* START Material *
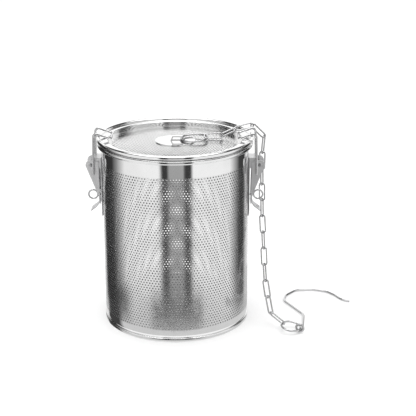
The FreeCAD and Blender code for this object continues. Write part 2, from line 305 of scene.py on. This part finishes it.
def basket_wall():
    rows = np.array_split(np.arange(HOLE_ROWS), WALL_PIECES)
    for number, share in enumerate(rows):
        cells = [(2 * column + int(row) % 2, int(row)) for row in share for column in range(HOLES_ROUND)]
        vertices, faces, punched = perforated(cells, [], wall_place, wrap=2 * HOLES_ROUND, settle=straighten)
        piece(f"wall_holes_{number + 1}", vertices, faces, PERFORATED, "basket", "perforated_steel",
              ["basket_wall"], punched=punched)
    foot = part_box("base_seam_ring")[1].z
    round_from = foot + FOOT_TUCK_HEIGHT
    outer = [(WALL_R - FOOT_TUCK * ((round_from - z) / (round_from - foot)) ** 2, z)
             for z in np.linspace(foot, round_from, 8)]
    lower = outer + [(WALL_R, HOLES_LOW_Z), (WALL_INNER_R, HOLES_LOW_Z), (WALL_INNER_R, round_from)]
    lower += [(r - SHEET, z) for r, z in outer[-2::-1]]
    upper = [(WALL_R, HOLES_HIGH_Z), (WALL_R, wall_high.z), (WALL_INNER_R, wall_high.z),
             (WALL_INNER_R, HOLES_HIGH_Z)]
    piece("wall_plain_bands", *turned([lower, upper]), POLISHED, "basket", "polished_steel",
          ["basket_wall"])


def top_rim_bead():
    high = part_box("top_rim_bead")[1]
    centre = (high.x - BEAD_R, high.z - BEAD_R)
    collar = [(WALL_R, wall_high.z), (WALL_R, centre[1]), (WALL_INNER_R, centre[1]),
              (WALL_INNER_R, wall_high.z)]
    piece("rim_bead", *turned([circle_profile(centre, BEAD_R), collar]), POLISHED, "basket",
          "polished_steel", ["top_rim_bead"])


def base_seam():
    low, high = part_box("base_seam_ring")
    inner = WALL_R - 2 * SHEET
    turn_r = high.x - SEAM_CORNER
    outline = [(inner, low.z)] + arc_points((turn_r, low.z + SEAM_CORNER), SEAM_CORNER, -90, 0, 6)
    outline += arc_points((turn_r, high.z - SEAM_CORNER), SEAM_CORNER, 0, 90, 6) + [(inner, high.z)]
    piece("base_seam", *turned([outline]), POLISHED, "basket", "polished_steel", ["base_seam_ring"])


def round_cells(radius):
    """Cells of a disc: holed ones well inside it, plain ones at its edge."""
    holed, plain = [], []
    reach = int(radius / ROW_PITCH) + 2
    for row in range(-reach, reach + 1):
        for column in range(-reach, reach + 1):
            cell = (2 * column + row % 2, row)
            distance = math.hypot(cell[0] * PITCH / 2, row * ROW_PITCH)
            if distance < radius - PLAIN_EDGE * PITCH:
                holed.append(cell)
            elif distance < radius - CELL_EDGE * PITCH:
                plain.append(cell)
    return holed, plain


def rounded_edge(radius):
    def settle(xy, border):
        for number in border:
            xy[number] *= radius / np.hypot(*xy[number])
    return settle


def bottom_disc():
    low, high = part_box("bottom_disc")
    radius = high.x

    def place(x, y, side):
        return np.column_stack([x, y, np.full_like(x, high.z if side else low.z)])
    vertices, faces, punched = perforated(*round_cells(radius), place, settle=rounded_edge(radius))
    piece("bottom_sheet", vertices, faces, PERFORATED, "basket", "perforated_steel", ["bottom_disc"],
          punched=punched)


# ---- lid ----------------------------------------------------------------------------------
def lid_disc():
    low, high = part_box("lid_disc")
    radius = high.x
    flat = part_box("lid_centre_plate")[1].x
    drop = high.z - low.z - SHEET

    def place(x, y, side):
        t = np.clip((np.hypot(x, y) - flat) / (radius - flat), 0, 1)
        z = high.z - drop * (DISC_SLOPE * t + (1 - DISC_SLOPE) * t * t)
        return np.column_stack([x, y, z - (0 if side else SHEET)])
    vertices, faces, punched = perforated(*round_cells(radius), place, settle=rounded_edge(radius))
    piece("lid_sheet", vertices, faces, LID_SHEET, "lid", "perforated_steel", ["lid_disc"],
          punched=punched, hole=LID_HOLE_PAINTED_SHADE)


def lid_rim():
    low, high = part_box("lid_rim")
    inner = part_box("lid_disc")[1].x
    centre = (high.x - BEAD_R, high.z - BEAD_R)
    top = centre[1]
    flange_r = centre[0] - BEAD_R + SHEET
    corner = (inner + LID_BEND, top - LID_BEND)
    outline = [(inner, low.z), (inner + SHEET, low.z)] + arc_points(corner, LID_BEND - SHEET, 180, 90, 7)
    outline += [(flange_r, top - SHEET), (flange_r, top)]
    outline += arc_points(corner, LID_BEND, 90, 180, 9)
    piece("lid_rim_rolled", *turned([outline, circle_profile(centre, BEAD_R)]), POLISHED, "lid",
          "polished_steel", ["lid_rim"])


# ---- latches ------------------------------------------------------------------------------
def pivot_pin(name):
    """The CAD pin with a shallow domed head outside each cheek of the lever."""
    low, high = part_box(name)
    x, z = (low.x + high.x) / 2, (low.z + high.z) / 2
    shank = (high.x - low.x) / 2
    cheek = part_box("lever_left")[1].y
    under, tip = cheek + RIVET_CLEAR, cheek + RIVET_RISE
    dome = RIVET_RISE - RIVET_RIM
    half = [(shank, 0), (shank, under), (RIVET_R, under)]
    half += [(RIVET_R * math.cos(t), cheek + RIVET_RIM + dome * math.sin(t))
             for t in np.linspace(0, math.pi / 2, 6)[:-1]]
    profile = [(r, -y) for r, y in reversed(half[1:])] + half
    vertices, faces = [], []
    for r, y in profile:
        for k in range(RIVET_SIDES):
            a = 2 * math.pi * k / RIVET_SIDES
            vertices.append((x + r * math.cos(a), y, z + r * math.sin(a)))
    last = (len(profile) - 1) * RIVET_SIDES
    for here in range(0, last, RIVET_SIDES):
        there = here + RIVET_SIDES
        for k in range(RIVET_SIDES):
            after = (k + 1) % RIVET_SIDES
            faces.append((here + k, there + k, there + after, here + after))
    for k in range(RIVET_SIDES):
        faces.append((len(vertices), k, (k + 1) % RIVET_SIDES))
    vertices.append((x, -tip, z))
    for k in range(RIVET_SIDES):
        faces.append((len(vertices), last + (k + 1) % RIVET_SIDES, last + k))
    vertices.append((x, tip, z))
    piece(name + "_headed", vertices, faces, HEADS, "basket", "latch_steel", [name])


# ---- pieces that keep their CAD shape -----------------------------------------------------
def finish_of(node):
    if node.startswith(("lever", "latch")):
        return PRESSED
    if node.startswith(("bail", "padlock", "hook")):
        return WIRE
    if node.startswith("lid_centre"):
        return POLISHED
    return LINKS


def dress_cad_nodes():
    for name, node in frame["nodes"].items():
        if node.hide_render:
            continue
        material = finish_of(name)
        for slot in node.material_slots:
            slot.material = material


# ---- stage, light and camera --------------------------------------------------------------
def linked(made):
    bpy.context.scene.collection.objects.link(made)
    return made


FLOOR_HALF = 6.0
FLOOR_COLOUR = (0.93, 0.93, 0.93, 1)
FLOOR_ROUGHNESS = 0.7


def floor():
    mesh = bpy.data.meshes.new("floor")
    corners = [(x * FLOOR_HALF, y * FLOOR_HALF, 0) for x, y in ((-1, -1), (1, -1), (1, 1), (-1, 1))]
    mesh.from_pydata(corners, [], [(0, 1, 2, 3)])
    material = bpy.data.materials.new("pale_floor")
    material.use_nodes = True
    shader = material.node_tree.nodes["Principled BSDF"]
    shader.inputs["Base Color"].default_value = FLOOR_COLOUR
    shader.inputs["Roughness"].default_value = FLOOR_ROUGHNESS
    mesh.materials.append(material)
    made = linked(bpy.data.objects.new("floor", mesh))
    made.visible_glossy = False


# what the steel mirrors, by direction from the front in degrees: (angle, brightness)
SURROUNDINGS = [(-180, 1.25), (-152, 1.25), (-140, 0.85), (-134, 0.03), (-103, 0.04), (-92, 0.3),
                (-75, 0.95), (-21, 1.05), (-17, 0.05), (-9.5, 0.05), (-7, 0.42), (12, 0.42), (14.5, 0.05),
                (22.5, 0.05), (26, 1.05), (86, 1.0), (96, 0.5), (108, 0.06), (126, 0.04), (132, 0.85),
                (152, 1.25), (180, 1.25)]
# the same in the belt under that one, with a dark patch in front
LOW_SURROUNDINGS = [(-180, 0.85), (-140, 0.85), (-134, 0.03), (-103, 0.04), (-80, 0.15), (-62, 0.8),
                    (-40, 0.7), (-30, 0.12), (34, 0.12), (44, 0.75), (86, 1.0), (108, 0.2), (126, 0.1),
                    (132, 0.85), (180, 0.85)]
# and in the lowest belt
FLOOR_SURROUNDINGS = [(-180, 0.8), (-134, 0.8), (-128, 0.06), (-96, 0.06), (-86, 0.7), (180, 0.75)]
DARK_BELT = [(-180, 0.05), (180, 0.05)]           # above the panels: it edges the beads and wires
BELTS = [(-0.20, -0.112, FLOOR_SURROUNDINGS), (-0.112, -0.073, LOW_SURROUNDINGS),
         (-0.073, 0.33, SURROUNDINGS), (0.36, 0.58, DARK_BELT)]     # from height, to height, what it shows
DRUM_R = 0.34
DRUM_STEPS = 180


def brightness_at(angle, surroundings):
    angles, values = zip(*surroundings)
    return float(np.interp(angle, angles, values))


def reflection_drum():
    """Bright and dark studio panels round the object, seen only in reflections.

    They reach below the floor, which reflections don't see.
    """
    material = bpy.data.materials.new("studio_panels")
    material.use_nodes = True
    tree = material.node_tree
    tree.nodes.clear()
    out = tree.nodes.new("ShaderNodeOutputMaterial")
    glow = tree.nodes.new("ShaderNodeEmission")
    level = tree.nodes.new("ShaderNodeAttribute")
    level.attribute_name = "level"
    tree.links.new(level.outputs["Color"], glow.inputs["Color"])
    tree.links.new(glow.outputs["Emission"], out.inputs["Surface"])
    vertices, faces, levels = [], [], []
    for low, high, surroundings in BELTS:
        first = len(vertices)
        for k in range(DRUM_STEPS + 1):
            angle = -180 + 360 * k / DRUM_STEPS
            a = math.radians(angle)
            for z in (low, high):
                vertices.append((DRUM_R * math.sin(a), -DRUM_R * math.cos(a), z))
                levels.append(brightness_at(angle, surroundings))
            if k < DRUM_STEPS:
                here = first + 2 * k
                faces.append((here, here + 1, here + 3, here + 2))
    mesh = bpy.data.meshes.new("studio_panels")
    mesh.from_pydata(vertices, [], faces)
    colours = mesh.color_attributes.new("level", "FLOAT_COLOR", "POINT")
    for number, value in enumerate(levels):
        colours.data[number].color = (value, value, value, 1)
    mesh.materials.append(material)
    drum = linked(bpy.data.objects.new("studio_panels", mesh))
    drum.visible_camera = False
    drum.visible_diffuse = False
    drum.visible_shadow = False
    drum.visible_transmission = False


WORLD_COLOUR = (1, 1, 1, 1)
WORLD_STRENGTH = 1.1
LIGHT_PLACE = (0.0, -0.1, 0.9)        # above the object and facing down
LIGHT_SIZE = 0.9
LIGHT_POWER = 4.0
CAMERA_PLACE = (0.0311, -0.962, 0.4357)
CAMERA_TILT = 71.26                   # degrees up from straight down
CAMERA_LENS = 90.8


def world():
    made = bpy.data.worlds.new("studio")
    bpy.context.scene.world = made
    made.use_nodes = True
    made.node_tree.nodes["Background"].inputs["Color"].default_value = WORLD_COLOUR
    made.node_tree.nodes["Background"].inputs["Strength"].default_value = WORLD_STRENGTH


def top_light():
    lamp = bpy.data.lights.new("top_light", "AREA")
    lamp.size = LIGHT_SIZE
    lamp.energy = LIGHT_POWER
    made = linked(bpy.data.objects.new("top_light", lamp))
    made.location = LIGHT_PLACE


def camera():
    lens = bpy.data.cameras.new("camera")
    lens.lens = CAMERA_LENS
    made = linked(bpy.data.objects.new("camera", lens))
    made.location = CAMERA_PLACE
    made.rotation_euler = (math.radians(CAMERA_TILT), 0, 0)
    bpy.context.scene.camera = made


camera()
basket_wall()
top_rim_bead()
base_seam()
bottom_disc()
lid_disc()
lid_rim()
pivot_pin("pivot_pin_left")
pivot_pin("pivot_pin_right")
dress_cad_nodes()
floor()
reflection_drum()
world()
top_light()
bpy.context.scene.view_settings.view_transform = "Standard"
* END Material *
## Task requirements
Extract, from the material above, each line holding the word "flat".

## Answer for the task
    flat = part_box("lid_centre_plate")[1].x
        t = np.clip((np.hypot(x, y) - flat) / (radius - flat), 0, 1)